Now I have a collider on the bridge and so I can't fall through it. And I can't pass through the railings. Well, there's that collider. And I'm ready to look at the other pieces. I'll pick the next railing section over and put a box collider on it. For this long railing section, I'll pick that middle section and add a box collider and then scale it out. I'll put in a size as a guess to start. I'll try 920 and see how it looks. Then I'll move this collider. It doesn't have to necessarily be centered on that object.
I'll pull it back here And there's a rough fit, it looks pretty good. What I'll go in and do, is check and make sure that the collider has a small enough gap to the next railing that when I get a collider over here, the player can't really squeeze through, and it looks pretty good. I'll get a box collider on this cruciform column as well. I'll choose Component>Physics>Box Collider, and I'll repeat with the next one over. Again, Component>Physics>Box Collider, and finally this last column.
If it's difficult to see in here, you can always turn off the light. Toggling off and on the built in lighting and seeing things in a flat shape. I've put on box colliders on the column and railing sections. And now I need one on this last screen here, because it does sort of pop into that space. I'll choose Component>Physics>Box Collider. And later, I'll be adding a box collider that takes up most of this windowed wall inside. This way, the player can hit the column here, and probably catch that corner if they really decide to bump around into things.
But it won't feel like they're being arbitrarily kept out of this area. I've got box colliders on the bridge and along here on the floor of the bridge, the podium, and most of the railings in this section. I'm going to put in another game object as a marker for my spawn point. And then I'll get in and test out this game. I'll choose Game Object>Create Empty. Add a label in by clicking on the cube and giving it a color, and I'll name this spawnmarker. Now, I'll borrow the coordinates from the player controller, rolling up the master building group and choosing the first person.
And there's it's position. Negative 74, five, and negative 12. I'll pick my spawn marker and put those coordinates in. Negative 74, five, and negative 12. And now I've got this spawn marker position back here with the first person controller. So I can move that first person around and know where to put it back to. I'll pick my first person controller. It may take some navigation here in the hierarchy and I'll pull it over onto that bridge and give this a quick test.
I'll start out on the balcony and I'll hit Play and see how it looks. Here in my game, with all the terrain hidden, I'm back to floating in the blue sky. But, as I come forward here, I hit that railing. I simply can't walk right off it, and I can bang into the pole, and into the next railing. I actually have to navigate around and across the bridge and I can't jump off the bridge anymore. My colliders are working. Over here, forgot to put the collider on and I'm falling off the world. So you can see in here, where thinking through the colliders very carefully is important.

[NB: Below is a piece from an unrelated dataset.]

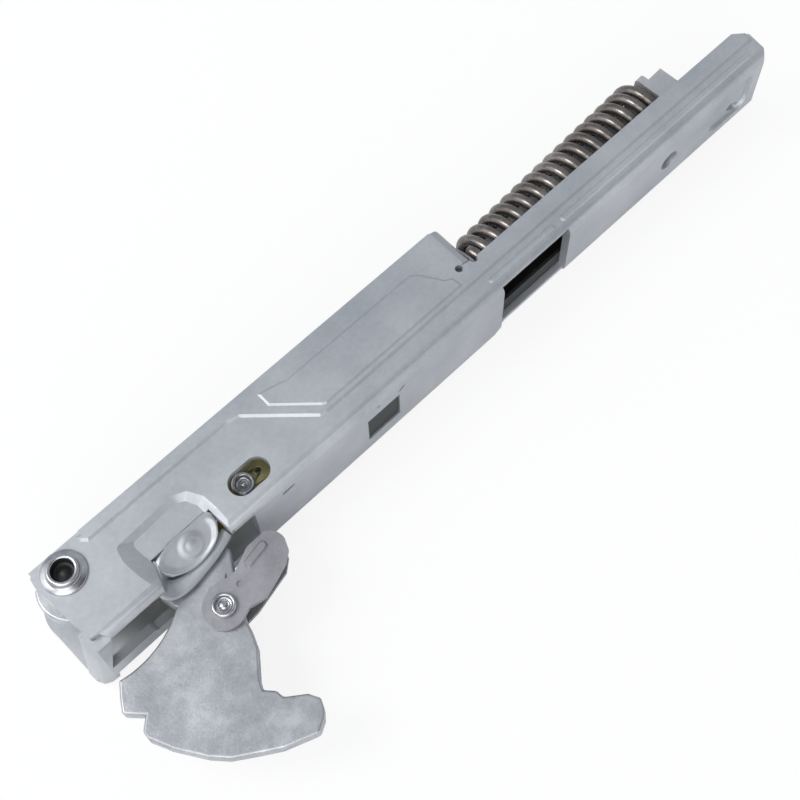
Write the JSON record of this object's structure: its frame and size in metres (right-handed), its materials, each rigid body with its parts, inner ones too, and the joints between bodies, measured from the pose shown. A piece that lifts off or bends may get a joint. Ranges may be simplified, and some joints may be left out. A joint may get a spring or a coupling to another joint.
{
  "type": "oven door hinge",
  "caption": "Sprung oven door hinge: a folded steel channel with a compression spring and tie rod, and a hooked arm with a lock lever.",
  "frame": {"origin": "on the outer face of the channel's web, across from the arm pivot, at mid height of the channel", "axes": "+X along the channel from the pivot end to the far end, +Y from the web's outer face into the channel, +Z to the wall with the access slot"},
  "size_m": [0.2023, 0.0603, 0.0258],
  "materials": {
    "channel_zinc": "bright zinc plate, satin",
    "arm_zinc": "mottled zinc plate",
    "rivet_steel": "bright zinc plate",
    "yellow_zinc": "yellow passivated zinc",
    "rod_steel": "plain zinc plate",
    "spring_steel": "dark phosphated spring wire",
    "cap_steel": "zinc plate",
    "liner_plastic": "matt black",
    "lever_steel": "dark zinc plate, smooth"
  },
  "bodies": {
    "channel": {"channel": "channel_zinc", "pivot_rivet": "rivet_steel", "pivot_bush_near": "rod_steel", "pivot_bush_far": "rod_steel", "spring_liner": "liner_plastic", "spring_seat": "rod_steel", "spring": "spring_steel"},
    "arm": {"arm": "arm_zinc", "crank_pin": "rod_steel", "lever_rivet": "rivet_steel", "lever_washer_near": "rod_steel", "lever_washer_far": "rod_steel"},
    "rod": {"tie_rod": "rod_steel", "yoke_near": "yellow_zinc", "yoke_far": "yellow_zinc", "joining_pin": "rivet_steel", "pin_washer_near": "rod_steel", "pin_washer_far": "rod_steel", "rod_pin": "rod_steel", "spring_end_cap": "cap_steel"},
    "lever": {"lock_lever": "lever_steel"}
  },
  "joints": [
    {"name": "arm_hinge", "type": "hinge", "parent": "channel", "child": "arm", "pos_m": [0, 0.016, 0.0012], "axis": [0, 0, -1], "range_deg": [0, 90], "stiffness_Nm_per_rad": 0.2, "springref_deg": -28.65},
    {"name": "rod_slide", "type": "slide", "parent": "channel", "child": "rod", "axis": [-0.9987, -0.0506, 0], "range_m": [0, 0.0085], "deforming": ["spring"]},
    {"name": "lever_hinge", "type": "hinge", "parent": "arm", "child": "lever", "pos_m": [0.0181, -0.0085, 0.0012], "axis": [0, 0, -1], "range_deg": [0, 90]}
  ],
  "couplings": [
    {"joint": "rod_slide", "follows": "arm_hinge", "m_per_rad": 0.005403}
  ]
}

We want to avoid places where the player dies inadvertently by falling off the world. Gravity exists inherently in Unity. And your player controler has mass so if you fall off the world because somebody forgot a collider, you're out of the game. So, put the colliders in. I'll go through and finish out all the box colliders on this, scaling and sizing them out and adding them in anywhere I need to hem in that player. Then we'll get going on putting the triggers in. And getting our game more playable, not just a place to run around.